[chirp_devel] BTECH IO comments about the patches.
M.Sc. Pavel Milanes Costa
Tue Mar 29 17:27:30 PDT 2016
El 29/03/16 a las 18:50, Dan Smith via chirp_devel escribió:
>> This is the same problem I found earlier, the radio does not give the
>> >bad ack on the dummy block, and this is inserted after the valid one in
>> >the first valid block read.
>> >
>> >000: *06* *05* 58 00 00 40 00 25 ..X.. at .%
>> >
>> >What keep me puzzled is that this only happen on Linux...
> I know I'm not working on this and that it's clearly a tough nut to
> crack. I just want to make sure we remain grounded and not start to
> think that random bytes are being added to the data stream on windows.

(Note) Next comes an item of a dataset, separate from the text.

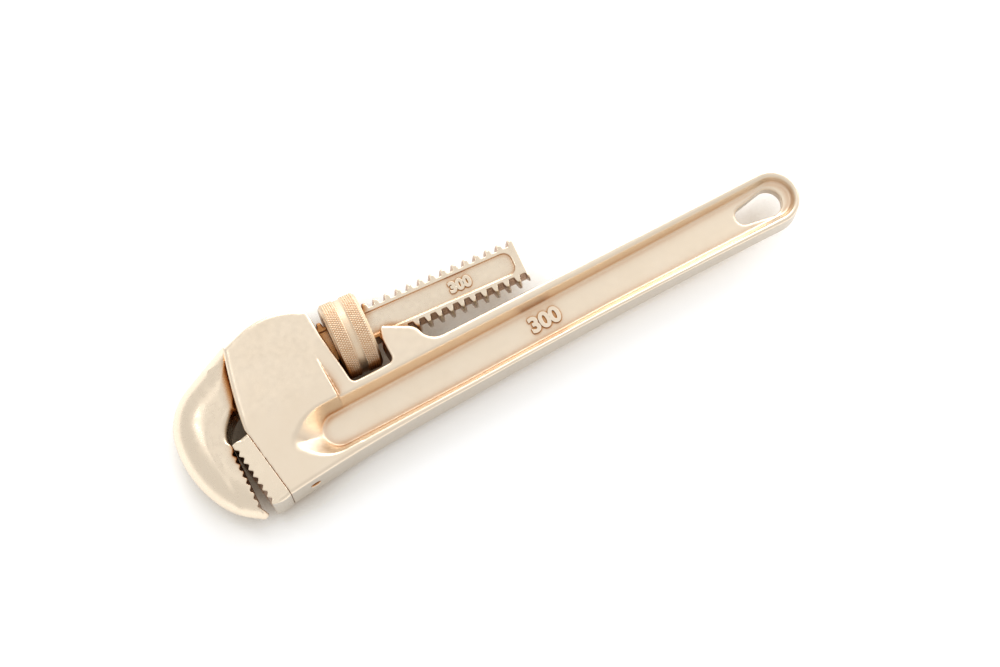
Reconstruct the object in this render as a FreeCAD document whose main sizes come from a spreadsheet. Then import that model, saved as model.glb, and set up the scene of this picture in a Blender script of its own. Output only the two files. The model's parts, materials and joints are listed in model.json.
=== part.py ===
import FreeCAD, Part
import math
import os
import re
from collections import namedtuple

import Sketcher

# Pipe wrench of 300 mm class, lying flat. +X runs along the handle to the hanging end,
# +Y towards the threaded shank and +Z out of the upper face. All lengths are millimetres.
# The handle's drawing starts at the lower left corner of the nut window, on the mid-plane.
# The jaw's drawing starts at the middle of the nut's left face and is turned by jaw_slant.

SIZES = {
    # Placing: the drawing's offset from the middle of the closed wrench, and its lowest point.
    "middle_x": 62.46,
    "middle_y": 4.66,
    # Head and handle.
    "head_thickness": 20.0,
    "housing_thickness": 28.0,
    "taper_start_x": -5.0,
    # How far a cutting sketch reaches past the metal.
    "cut_margin": 5.0,
    "cut_reach": 15.0,
    "handle_end_thickness": 12.5,
    "shoulder_slope_top_y": 2.0,
    "shoulder_slope_foot_y": -27.0,
    "web_thickness": 6.0,
    "web_draft": 20.0,
    # Slot, spring pocket and heel seat inside the head.
    "slot_clearance": 0.3,
    "slot_flare_up": 2.2,
    "slot_flare_down": 0.2,
    "trough_flare": 1.8,
    "slot_left": -52.0,
    "trough_right": 42.0,
    "spring_pocket_left": -33.0,
    "spring_pocket_right": -6.0,
    "spring_pocket_roof": 13.3,
    "coil_pocket_roof": 15.4,
    "coil_pocket_half": 2.7,
    "tongue_thickness": 6.0,
    "tongue_clearance": 0.1,
    "tongue_right_x": -27.5,
    "tongue_top_y": -6.0,
    "tongue_foot_y": -23.0,
    "tongue_gap": 0.05,
    "pin_x": -31.5,
    "pin_radius": 2.0,
    "pin_top_y": -3.0,
    "pin_length": 24.0,
    "pin_recess": 1.0,
    "pin_ease": 0.02,
    # Hook jaw.
    "jaw_slant": 4.1,
    "jaw_start_x": 0.9,
    "jaw_start_y": 20.55,
    "hook_thickness": 19.0,
    "hook_round": 3.0,
    "hook_rim_limit_x": -52.8,
    "hook_mouth_limit_x": -56.0,
    "shank_thickness": 11.0,
    "shank_left": -50.0,
    "shank_end": 84.5,
    "panel_depth": 1.0,
    "panel_half_width": 4.9,
    "panel_left": -20.0,
    "panel_right": 80.6,
    "panel_corner": 3.5,
    "corner_bend": 0.293,
    # Screw thread shared by the shank and the nut.
    "thread_pitch": 5.0,
    "thread_radius": 10.2,
    "root_half_width": 5.6,
    "gap_root_half": 0.85,
    "flank_slope": 0.268,
    "tooth_lean": 0.095,
    "first_gap_x": -5.0,
    "gap_count": 18,
    "rack_overcut": 0.6,
    # Jaw teeth.
    "tooth_pitch": 3.2,
    "tooth_depth": 1.4,
    "tooth_floor_start": 0.42,
    "tooth_floor_end": 0.58,
    "tooth_overlap": 0.2,
    "tooth_overcut": 0.6,
    "tooth_count": 8,
    # Adjusting nut.
    "nut_radius": 16.25,
    "nut_length": 16.0,
    "nut_chamfer": 0.9,
    "nut_bore_radius": 8.15,
    "nut_groove_radius": 10.45,
    "nut_ridge_half": 0.65,
    "thread_overcut": 0.2,
    "thread_run": 31.0,
    "band_groove_half": 1.0,
    "band_groove_depth": 0.7,
    # Springs.
    "leaf_left": -31.0,
    "leaf_right": -8.0,
    "leaf_bottom": 10.5,
    "leaf_thickness": 0.7,
    "leaf_width": 9.0,
    "leaf_lift": 0.6,
    "leaf_bend": 2.0,
    "coil_x": -24.0,
    "coil_radius": 1.75,
    "coil_wire": 0.3,
    "coil_pitch": 1.0,
    "coil_slack": 0.05,
    "rivet_radius": 0.7,
    "rivet_head_radius": 1.25,
    "rivet_head_height": 0.6,
}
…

> If it's really bad hardware or a buggy driver, it would be an
> equal-opportunity bug and it would disturb all amounts of stuff from
> working, including the OEM software.
>
> I'm all for blaming windows for most anything, but let's be sure we're
> honest with ourselves at the end of the day :D
Yes, I have found a bug (or a feature?): The OEM software is doing a
silent retry.
I found in the logs of a (one try) successful download with the OEM
software, that it checks the header of the "dummy" first block and if it
don't have the (bad) ACK in the beginning, it make a retry from the
top... and the user is unaware of this.
This is the behavior we are finding on the actual error ONLY on linux
and ONLY with the WACCOM MINI-8900 plus, the dummy block lacks the bad
ACK and it's injected later.
The puzzling is that Chirp on windows works OK the way it's now with the
WACCOM MINI-8900 plus; so I'm thinking on a run condition in the
firmware of this particular radio I bet some pauses in the correct
places is the key.
I don't have the radio on hand to test this but I have some ideas I want
Jim to test to try to figure what's happening.